By Joe Davidson
Thursday, October 29, 2009
The 40 people who met behind closed doors in the Ronald Reagan Building on Wednesday weren't in a position to make any decisions about fixing the federal government's recruitment and hiring process, but their discussion could have a lasting impact on federal policy.
The Harvard Kennedy School, along with the University of Maryland and the Office of Personnel Management (OPM), organized the six-hour meeting of administration officials, members of Congress, Capitol Hill staffers, employee organization heads, private sector leaders, good government types and academics.
It was an invitee-only, off-the-record session that participants described as a candid conversation about the issues facing Uncle Sam as he tries to overhaul a personnel employment process that seems stuck in the mud.
Although meetings like that sometimes reek of elitism and secrecy, participants said there was a valuable exchange of ideas from a broad range of voices that could help Sam get hiring right.

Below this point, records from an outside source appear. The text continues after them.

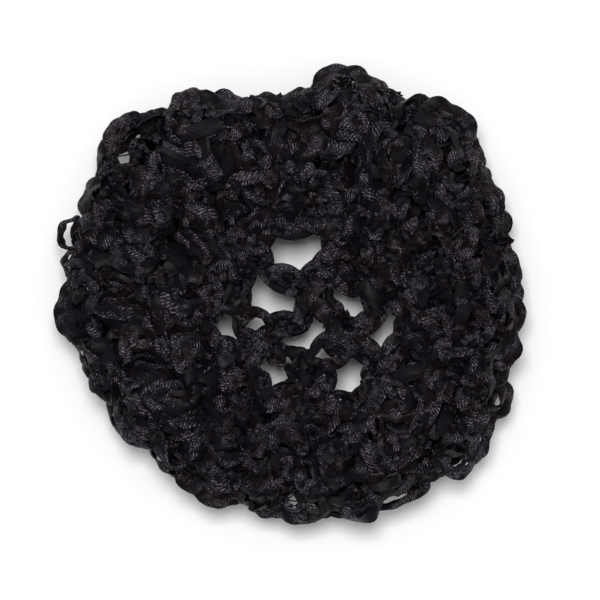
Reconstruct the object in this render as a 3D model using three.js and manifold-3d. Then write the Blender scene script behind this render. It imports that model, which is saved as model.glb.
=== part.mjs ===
// A hair snood crocheted from narrow satin ribbon, lying mouth down as it rests by itself.
// The crown is an open net that sinks in the middle, thick rounds of ribbon loops puff out
// around it and turn in underneath, and an elastic in the last round gathers the mouth that
// goes over the bun. Millimetres, +Z up, origin at the middle of the footprint.
import * as THREE from 'three';
import { mergeVertices } from 'three/addons/utils/BufferGeometryUtils.js';
import Module from 'manifold-3d';

// Driving dimensions
const NET_RADIUS = 46; // mean reach of the puffed wall, seen from above
const NET_HEIGHT = 22; // from the surface to the top of the puffs
const WALL_THICKNESS = 6; // crocheted ribbon, loops and all
const PUFF_HEIGHT = 1.2; // how far a cluster of loops stands out of the wall
const PUFF_UNEVEN = 0.3; // share by which handwork makes clusters larger or smaller
const FLOOR_SETTLE = 0.6; // how far the net's weight presses the lowest loops flat
const CROWN_RADIUS = 20; // open net in the middle of the crown
const CROWN_THICKNESS = 3; // two ribbons crossing
const CROWN_SAG = 8; // how far the middle of the crown sinks
const SAG_RADIUS = 34; // where the sinking begins
const CROWN_ACROSS = 3.6; // the open net lies off the middle, to the right
const CROWN_BACK = -3.6; // and towards the front
const MOUTH_RADIUS = 26; // free opening inside the elastic, relaxed
const MOUTH_ACROSS = 2;
const MOUTH_BACK = -2;
const ELASTIC_DIAMETER = 2;
const PIECE_GAP = 0.5; // clearance between one piece and the next

// Facets
const SEGMENTS_PER_CLUSTER = 4;
const ELASTIC_SEGMENTS = 48;
const ELASTIC_SIDES = 6;
const CROWN_SEGMENTS = 40;
const CROWN_RINGS = 5;
const GAP_SIDES = 12;
const UNEVEN_WAVES = 5;

// The rounds from the crown to the mouth, with the clusters of loops worked in each.
const ROUNDS = [
  { name: 'round_1', clusters: 16 },
  { name: 'round_2', clusters: 23 },
  { name: 'round_3', clusters: 28 },
  { name: 'round_4', clusters: 25 },
  { name: 'edging_round', clusters: 20 },
];

// Section of a round: along the wall as a share of the round's half height, out of it as a
// share of half the wall, and how much of a cluster's puff shows there.
const ROUND_SECTION = [
  { along: 1, out: 0.5, puff: 0 },
  { along: 0.6, out: 0.9, puff: 0.7 },
  { along: 0, out: 1, puff: 1 },
  { along: -0.6, out: 0.9, puff: 0.7 },
  { along: -1, out: 0.5, puff: 0 },
  { along: -1, out: -0.6, puff: 0 },
  { along: -0.5, out: -1, puff: 0.3 },
  { along: 0.5, out: -1, puff: 0.3 },
  { along: 1, out: -0.6, puff: 0 },
];

// The outline from above: how far the wall reaches in each direction, as a share of
// NET_RADIUS, every 15 degrees from the right-hand side round by the back.
const OUTLINE = [
  { side: 'right', reach: [1.01, 1.0, 1.02, 1.07, 1.02, 1.02] },
  { side: 'back', reach: [0.9, 0.91, 0.99, 1.06, 1.02, 1.02] },
  { side: 'left', reach: [1.01, 0.99, 0.96, 0.96, 0.97, 0.97] },
  { side: 'front', reach: [0.99, 1.02, 1.03, 1.07, 1.06, 1.02] },
];

// The gaps in the crown net, each an oval: its middle, length and width as shares of
// CROWN_RADIUS, and its turn in degrees from the right-hand side.
const CROWN_GAPS = [
  { across: -0.11, back: 0.6, long: 0.54, wide: 0.32, turn: 0 },
  { across: -0.38, back: 0.13, long: 0.44, wide: 0.27, turn: -25 },
  { across: 0.37, back: 0.13, long: 0.42, wide: 0.17, turn: -45 },
  { across: -0.06, back: -0.23, long: 0.4, wide: 0.26, turn: 12 },
  { across: -0.55, back: -0.12, long: 0.2, wide: 0.1, turn: 20 },
  { across: -0.72, back: 0.1, long: 0.12, wide: 0.07, turn: 10 },
  { across: -0.83, back: -0.15, long: 0.24, wide: 0.16, turn: 70 },
  { across: 0.75, back: -0.16, long: 0.42, wide: 0.17, turn: 55 },
  { across: 0.4, back: -0.62, long: 0.38, wide: 0.26, turn: 80 },
  { across: -0.35, back: -0.58, long: 0.34, wide: 0.13, turn: -38 },
  { across: 0.14, back: -0.41, long: 0.14, wide: 0.1, turn: 0 },
  { across: 0.54, back: 0.58, long: 0.12, wide: 0.07, turn: 60 },
];

const wasm = await Module();
wasm.setup();

const halfWall = WALL_THICKNESS / 2;
const highestPuff = PUFF_HEIGHT * (1 + PUFF_UNEVEN);
const bendRadius = (NET_HEIGHT - highestPuff + FLOOR_SETTLE - WALL_THICKNESS) / 2;
const bendHeight = bendRadius + halfWall - FLOOR_SETTLE;
const elasticCentreRadius = MOUTH_RADIUS + ELASTIC_DIAMETER / 2;
const crownCentre = new THREE.Vector2(CROWN_ACROSS, CROWN_BACK);
const mouthCentre = new THREE.Vector2(MOUTH_ACROSS, MOUTH_BACK);

// The outline as a smooth closed curve of reach against direction.
const outlineRows = OUTLINE.flatMap((row) => row.reach);
const outlineCurve = new THREE.CatmullRomCurve3(
  outlineRows.map((reach) => new THREE.Vector3(reach, 0, 0)),
  true,
  'catmullrom',
);

function crownDrop(radius) {
  const share = Math.min(radius / SAG_RADIUS, 1);
  return CROWN_SAG * (1 - share * share) ** 2;
}

// Middle of the wall in one direction, a share of the way from the crown net to the mouth:
// out over the top, round the side in a half circle and back in underneath.
function midWall(angle, share) {
  const reach = NET_RADIUS * outlineCurve.getPoint(angle / (2 * Math.PI)).x;
  const bendStart = reach - halfWall - bendRadius;
  const top = bendStart - CROWN_RADIUS;
  const side = Math.PI * bendRadius;
  const length = top + side + bendStart - elasticCentreRadius;
  const along = share * length;
  const turn = THREE.MathUtils.clamp((along - top) / bendRadius, 0, Math.PI);
  const shortOfBend = Math.max(top - along, along - top - side, 0);
  const radius = bendStart + bendRadius * Math.sin(turn) - shortOfBend;
  const sunk = turn === 0 ? crownDrop(radius) : 0;
  return { radius, height: bendHeight + bendRadius * Math.cos(turn) - sunk, turn, length };
}

// A point so far out of the middle of the wall. Its centre moves from the crown's to the
// outline's and on to the mouth's, and what would lie under the surface is flat on it.
function wallPoint(angle, share, out) {
  const { radius, height, turn } = midWall(angle, share);
  const nearest = share < 0.5 ? crownCentre : mouthCentre;
  const centre = nearest.clone().multiplyScalar(Math.cos(share * Math.PI) ** 2);
  const reach = radius + out * Math.sin(turn);
  return new THREE.Vector3(
    centre.x + reach * Math.cos(angle),
    centre.y + reach * Math.sin(angle),
    Math.max(height + out * Math.cos(turn), 0),
  );
}

// How far the clusters of a round puff out: broad lobes with narrow dips between them.
function puffAt(angle, clusters, index) {
  const dip = Math.sin((clusters * angle + Math.PI * index) / 2) ** 4;
  const uneven = 1 + PUFF_UNEVEN * Math.sin(UNEVEN_WAVES * angle + 2 * index);
  return PUFF_HEIGHT * uneven * (1 - 2 * dip);
}

// One crocheted round: a ring of puffed clusters, set off from those of the round before.
function roundGeometry(index) {
  const { clusters } = ROUNDS[index];
  const geometry = new THREE.TorusGeometry(
    NET_RADIUS,
    halfWall,
    ROUND_SECTION.length,
    clusters * SEGMENTS_PER_CLUSTER,
  );
  const { position, uv } = geometry.attributes;
  for (let i = 0; i < position.count; i += 1) {
    const angle = uv.getX(i) * 2 * Math.PI;
    const corner = ROUND_SECTION[Math.round(uv.getY(i) * ROUND_SECTION.length) % ROUND_SECTION.length];
    const halfRound = 0.5 / ROUNDS.length - PIECE_GAP / 2 / midWall(angle, 0).length;
    const share = (index + 0.5) / ROUNDS.length + corner.along * halfRound;
    const out = corner.out * halfWall + corner.puff * puffAt(angle, clusters, index);
    const { x, y, z } = wallPoint(angle, share, out);
    position.setXYZ(i, x, y, z);
  }
  return geometry;
}

function closedBody(geometry) {
  const bare = geometry.clone();
  bare.deleteAttribute('normal');
  bare.deleteAttribute('uv');
  return mergeVertices(bare, 1e-4);
}

function solidOf(geometry) {
  const body = closedBody(geometry);
  return new wasm.Manifold(new wasm.Mesh({
    numProp: 3,
    vertProperties: Float32Array.from(body.attributes.position.array),
    triVerts: Uint32Array.from(body.index.array),
  }));
}

function geometryOf(solid) {
  const { vertProperties, triVerts } = solid.getMesh();
  const geometry = new THREE.BufferGeometry();
  geometry.setAttribute('position', new THREE.BufferAttribute(Float32Array.from(vertProperties), 3));
  geometry.setIndex(new THREE.BufferAttribute(Uint32Array.from(triVerts), 1));
  return geometry;
}

// A ring of round section about the mouth, at the middle of the wall there.
function mouthRing(thickness, sides) {
  const geometry = new THREE.TorusGeometry(elasticCentreRadius, thickness / 2, sides, ELASTIC_SEGMENTS);
  return geometry.translate(MOUTH_ACROSS, MOUTH_BACK, bendHeight - bendRadius);
}

// The open net: a sinking disc as thick as two crossing ribbons, cut through at each gap.
function crownNetGeometry() {
  const under = [];
  const over = [];
  for (let ring = 0; ring <= CROWN_RINGS; ring += 1) {
    const radius = (CROWN_RADIUS - PIECE_GAP / 2) * ring / CROWN_RINGS;
    const height = bendHeight + bendRadius - crownDrop(radius);
    under.push(new THREE.Vector2(radius, height - CROWN_THICKNESS / 2));
    over.unshift(new THREE.Vector2(radius, height + CROWN_THICKNESS / 2));
  }
  const disc = new THREE.LatheGeometry([...under, ...over], CROWN_SEGMENTS).rotateX(Math.PI / 2);
  let net = solidOf(disc);
  for (const gap of CROWN_GAPS) {
    const cut = new THREE.CylinderGeometry(0.5, 0.5, 2 * NET_HEIGHT, GAP_SIDES).rotateX(Math.PI / 2);
    cut.scale(gap.long * CROWN_RADIUS, gap.wide * CROWN_RADIUS, 1);
    cut.rotateZ(THREE.MathUtils.degToRad(gap.turn));
    cut.translate(gap.across * CROWN_RADIUS, gap.back * CROWN_RADIUS, NET_HEIGHT / 2);
    net = net.subtract(solidOf(cut));
  }
  return geometryOf(net).translate(CROWN_ACROSS, CROWN_BACK, 0);
}

const ribbon = new THREE.MeshStandardMaterial({ color: 0x1c1a1d, roughness: 0.5, metalness: 0 });
const elastic = new THREE.MeshStandardMaterial({ color: 0x161518, roughness: 0.85, metalness: 0 });

function addPiece(name, geometry, material) {
  const mesh = new THREE.Mesh(closedBody(geometry), material);
  mesh.name = name;
  snood.add(mesh);
}

const snood = new THREE.Group();
addPiece('crown_net', crownNetGeometry(), ribbon);

// The last round is worked over the elastic, which lies half sunk in its inner edge.
const channel = solidOf(mouthRing(ELASTIC_DIAMETER + 2 * PIECE_GAP, 2 * ELASTIC_SIDES));
ROUNDS.forEach(({ name }, index) => {
  const round = roundGeometry(index);
  const last = index === ROUNDS.length - 1;
  addPiece(name, last ? geometryOf(solidOf(round).subtract(channel)) : round, ribbon);
});
addPiece('elastic_ring', mouthRing(ELASTIC_DIAMETER, ELASTIC_SIDES), elastic);

// The footprint is centred on the origin.
const bounds = new THREE.Box3().setFromObject(snood);
const middle = bounds.getCenter(new THREE.Vector3());
snood.position.set(-middle.x, -middle.y, -bounds.min.z);

export default snood;
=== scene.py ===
# A bun snood crocheted from black satin ribbon, lying mouth down on a pale table top.
import math

import bpy
import numpy as np
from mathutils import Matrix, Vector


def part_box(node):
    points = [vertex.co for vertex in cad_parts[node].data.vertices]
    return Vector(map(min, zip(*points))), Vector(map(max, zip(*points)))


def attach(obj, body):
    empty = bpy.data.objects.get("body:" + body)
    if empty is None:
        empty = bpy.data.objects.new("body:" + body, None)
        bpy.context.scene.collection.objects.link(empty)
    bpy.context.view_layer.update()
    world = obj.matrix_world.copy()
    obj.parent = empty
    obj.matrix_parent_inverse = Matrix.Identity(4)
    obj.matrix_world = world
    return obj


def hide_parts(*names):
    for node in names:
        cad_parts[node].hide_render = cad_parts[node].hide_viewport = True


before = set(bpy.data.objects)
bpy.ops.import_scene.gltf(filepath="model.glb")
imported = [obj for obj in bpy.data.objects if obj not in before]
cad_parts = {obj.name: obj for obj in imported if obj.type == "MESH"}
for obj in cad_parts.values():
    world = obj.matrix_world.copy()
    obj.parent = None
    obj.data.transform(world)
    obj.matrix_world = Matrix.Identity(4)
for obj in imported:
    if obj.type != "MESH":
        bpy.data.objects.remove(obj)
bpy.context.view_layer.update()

MM = 0.001

# The camera looks straight down, as in the photo. Its picture is 120 mm wide at the height
# where the snood is widest, and the snood lies a little up and left of the middle.
PIXEL = 0.2 * MM
PICTURE_PIXELS = 600
SNOOD_MIDDLE_PIXEL = (291, 294)
WIDEST_HEIGHT = 12 * MM
CAMERA_DISTANCE = 0.75

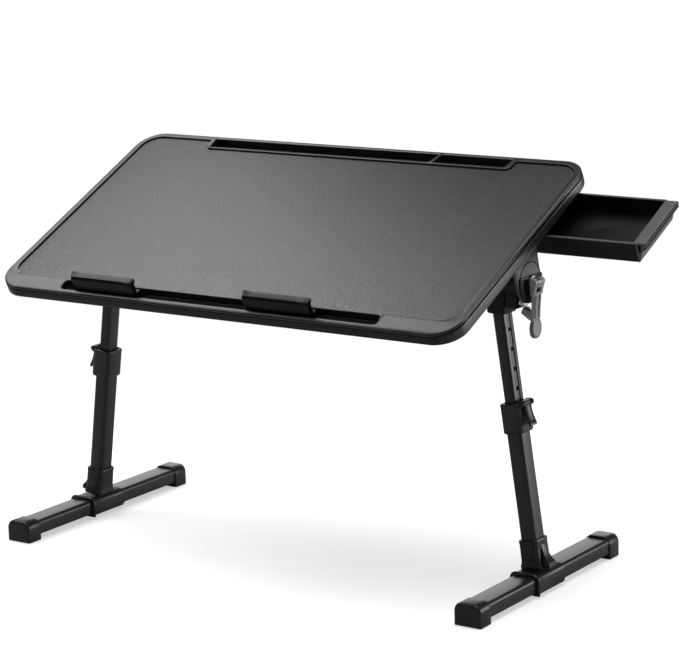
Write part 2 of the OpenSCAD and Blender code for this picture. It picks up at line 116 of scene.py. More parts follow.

Congress and OPM have been working to reform hiring, and OPM Director John Berry said he hopes to have a set of proposals ready before the end of the year.
"We learned a number of ideas, especially from the private sector and from our union leadership, that we had not heard before today," he told reporters after the meeting. Those ideas, he said, will "greatly inform" the proposals he presents to President Obama.
Others said the ideas included having line managers more directly involved in hiring. Currently, some meeting participants said, personnel or human relations shops, as important as they may be, don't fully understand the demands of the positions to be filled and yet are responsible for hiring.
Another idea from the meeting: Uncle Sam should do a better job branding and promoting his work.
The Army and the Marine Corps know how to do it. Certainly money is a motivating factor for recruits, but the military, in part through TV commercials, has successfully branded itself as a place where young men and women go to become mature adults with a clear sense of mission.
You can't say that about your average civilian agency.
Private-sector participants urged government officials to make greater use of data and metrics to keep track of how they are doing in their recruiting and hiring efforts.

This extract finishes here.